> **Information supplied**
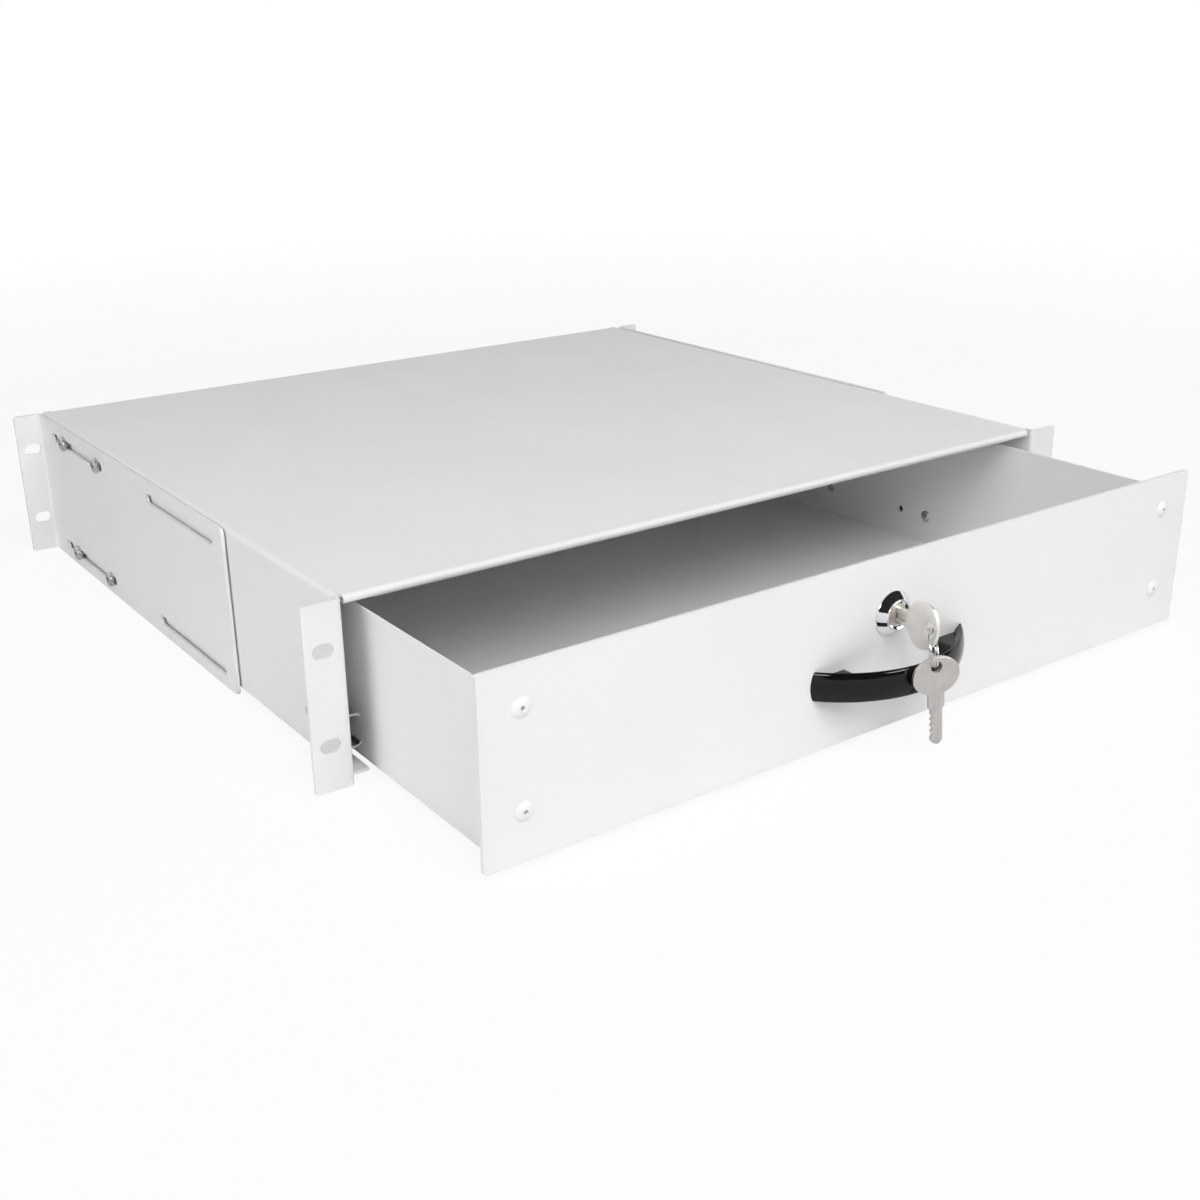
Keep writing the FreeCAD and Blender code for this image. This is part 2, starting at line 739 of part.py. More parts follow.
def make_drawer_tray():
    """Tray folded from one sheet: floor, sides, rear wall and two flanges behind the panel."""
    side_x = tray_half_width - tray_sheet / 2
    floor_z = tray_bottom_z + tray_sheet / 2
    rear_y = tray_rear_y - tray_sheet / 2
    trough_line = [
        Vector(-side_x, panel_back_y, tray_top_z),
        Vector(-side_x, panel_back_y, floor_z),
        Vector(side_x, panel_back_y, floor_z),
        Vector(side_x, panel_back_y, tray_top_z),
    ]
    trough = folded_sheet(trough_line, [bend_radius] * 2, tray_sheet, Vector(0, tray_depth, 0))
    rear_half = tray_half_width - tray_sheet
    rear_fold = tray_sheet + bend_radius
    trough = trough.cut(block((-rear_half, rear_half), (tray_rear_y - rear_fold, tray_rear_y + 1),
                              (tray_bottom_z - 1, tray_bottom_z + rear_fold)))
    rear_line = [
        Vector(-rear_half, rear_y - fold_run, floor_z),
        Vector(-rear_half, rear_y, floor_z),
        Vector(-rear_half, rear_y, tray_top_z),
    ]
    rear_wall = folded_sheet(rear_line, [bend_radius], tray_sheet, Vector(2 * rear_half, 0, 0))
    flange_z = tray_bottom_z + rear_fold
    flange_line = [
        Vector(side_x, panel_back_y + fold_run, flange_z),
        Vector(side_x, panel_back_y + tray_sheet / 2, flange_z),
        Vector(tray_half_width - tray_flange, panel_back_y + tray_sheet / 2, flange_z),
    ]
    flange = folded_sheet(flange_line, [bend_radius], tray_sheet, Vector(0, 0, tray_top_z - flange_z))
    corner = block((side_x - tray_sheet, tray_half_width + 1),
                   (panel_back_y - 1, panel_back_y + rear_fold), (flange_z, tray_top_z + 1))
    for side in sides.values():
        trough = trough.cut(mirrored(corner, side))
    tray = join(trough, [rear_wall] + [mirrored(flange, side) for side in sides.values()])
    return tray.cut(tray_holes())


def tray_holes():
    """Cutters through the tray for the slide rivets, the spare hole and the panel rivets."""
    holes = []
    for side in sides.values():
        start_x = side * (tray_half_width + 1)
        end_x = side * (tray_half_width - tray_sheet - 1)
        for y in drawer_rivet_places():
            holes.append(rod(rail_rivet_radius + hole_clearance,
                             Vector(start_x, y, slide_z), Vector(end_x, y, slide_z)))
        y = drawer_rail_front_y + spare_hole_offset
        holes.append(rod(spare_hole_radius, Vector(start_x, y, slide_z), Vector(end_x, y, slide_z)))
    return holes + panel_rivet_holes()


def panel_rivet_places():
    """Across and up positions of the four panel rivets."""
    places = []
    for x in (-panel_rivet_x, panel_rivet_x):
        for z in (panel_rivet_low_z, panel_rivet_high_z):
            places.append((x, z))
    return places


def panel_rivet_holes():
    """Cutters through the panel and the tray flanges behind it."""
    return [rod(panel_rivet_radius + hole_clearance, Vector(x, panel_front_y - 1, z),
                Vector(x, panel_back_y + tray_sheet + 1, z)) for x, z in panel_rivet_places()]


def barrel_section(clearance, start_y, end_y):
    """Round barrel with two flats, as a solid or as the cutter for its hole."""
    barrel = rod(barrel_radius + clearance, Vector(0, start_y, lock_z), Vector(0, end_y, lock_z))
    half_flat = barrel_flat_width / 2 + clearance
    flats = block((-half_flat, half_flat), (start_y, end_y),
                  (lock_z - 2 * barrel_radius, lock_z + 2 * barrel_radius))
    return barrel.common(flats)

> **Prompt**
Write out the entire listing exactly.

> **The reply**
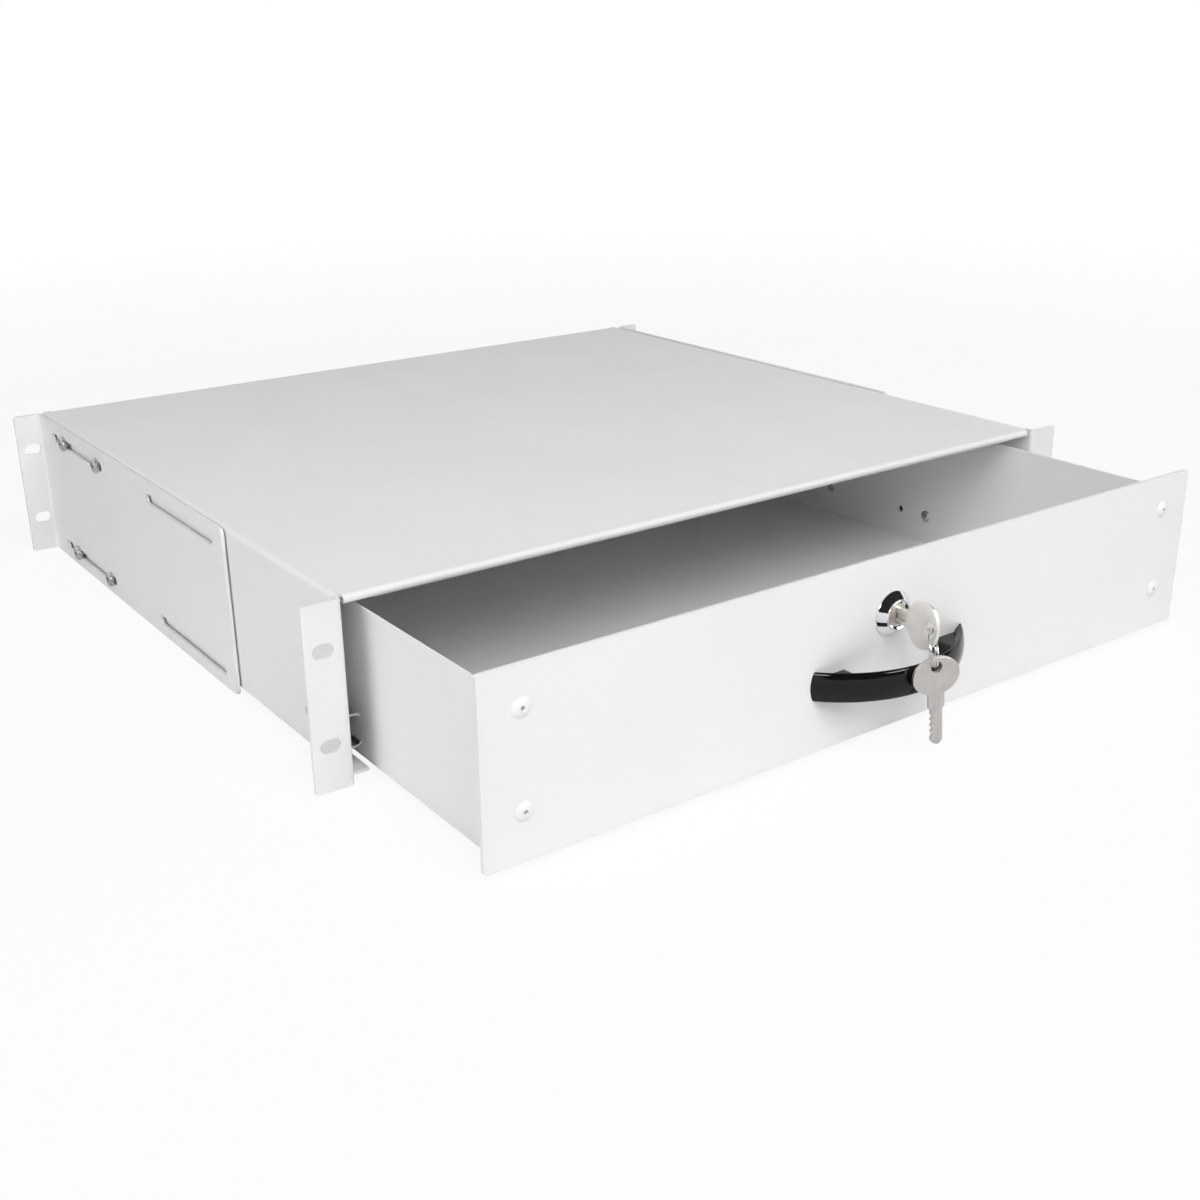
Keep writing the FreeCAD and Blender code for this image. This is part 2, starting at line 739 of part.py. More parts follow.
def make_drawer_tray():
    """Tray folded from one sheet: floor, sides, rear wall and two flanges behind the panel."""
    side_x = tray_half_width - tray_sheet / 2
    floor_z = tray_bottom_z + tray_sheet / 2
    rear_y = tray_rear_y - tray_sheet / 2
    trough_line = [
        Vector(-side_x, panel_back_y, tray_top_z),
        Vector(-side_x, panel_back_y, floor_z),
        Vector(side_x, panel_back_y, floor_z),
        Vector(side_x, panel_back_y, tray_top_z),
    ]
    trough = folded_sheet(trough_line, [bend_radius] * 2, tray_sheet, Vector(0, tray_depth, 0))
    rear_half = tray_half_width - tray_sheet
    rear_fold = tray_sheet + bend_radius
    trough = trough.cut(block((-rear_half, rear_half), (tray_rear_y - rear_fold, tray_rear_y + 1),
                              (tray_bottom_z - 1, tray_bottom_z + rear_fold)))
    rear_line = [
        Vector(-rear_half, rear_y - fold_run, floor_z),
        Vector(-rear_half, rear_y, floor_z),
        Vector(-rear_half, rear_y, tray_top_z),
    ]
    rear_wall = folded_sheet(rear_line, [bend_radius], tray_sheet, Vector(2 * rear_half, 0, 0))
    flange_z = tray_bottom_z + rear_fold
    flange_line = [
        Vector(side_x, panel_back_y + fold_run, flange_z),
        Vector(side_x, panel_back_y + tray_sheet / 2, flange_z),
        Vector(tray_half_width - tray_flange, panel_back_y + tray_sheet / 2, flange_z),
    ]
    flange = folded_sheet(flange_line, [bend_radius], tray_sheet, Vector(0, 0, tray_top_z - flange_z))
    corner = block((side_x - tray_sheet, tray_half_width + 1),
                   (panel_back_y - 1, panel_back_y + rear_fold), (flange_z, tray_top_z + 1))
    for side in sides.values():
        trough = trough.cut(mirrored(corner, side))
    tray = join(trough, [rear_wall] + [mirrored(flange, side) for side in sides.values()])
    return tray.cut(tray_holes())


def tray_holes():
    """Cutters through the tray for the slide rivets, the spare hole and the panel rivets."""
    holes = []
    for side in sides.values():
        start_x = side * (tray_half_width + 1)
        end_x = side * (tray_half_width - tray_sheet - 1)
        for y in drawer_rivet_places():
            holes.append(rod(rail_rivet_radius + hole_clearance,
                             Vector(start_x, y, slide_z), Vector(end_x, y, slide_z)))
        y = drawer_rail_front_y + spare_hole_offset
        holes.append(rod(spare_hole_radius, Vector(start_x, y, slide_z), Vector(end_x, y, slide_z)))
    return holes + panel_rivet_holes()


def panel_rivet_places():
    """Across and up positions of the four panel rivets."""
    places = []
    for x in (-panel_rivet_x, panel_rivet_x):
        for z in (panel_rivet_low_z, panel_rivet_high_z):
            places.append((x, z))
    return places


def panel_rivet_holes():
    """Cutters through the panel and the tray flanges behind it."""
    return [rod(panel_rivet_radius + hole_clearance, Vector(x, panel_front_y - 1, z),
                Vector(x, panel_back_y + tray_sheet + 1, z)) for x, z in panel_rivet_places()]


def barrel_section(clearance, start_y, end_y):
    """Round barrel with two flats, as a solid or as the cutter for its hole."""
    barrel = rod(barrel_radius + clearance, Vector(0, start_y, lock_z), Vector(0, end_y, lock_z))
    half_flat = barrel_flat_width / 2 + clearance
    flats = block((-half_flat, half_flat), (start_y, end_y),
                  (lock_z - 2 * barrel_radius, lock_z + 2 * barrel_radius))
    return barrel.common(flats)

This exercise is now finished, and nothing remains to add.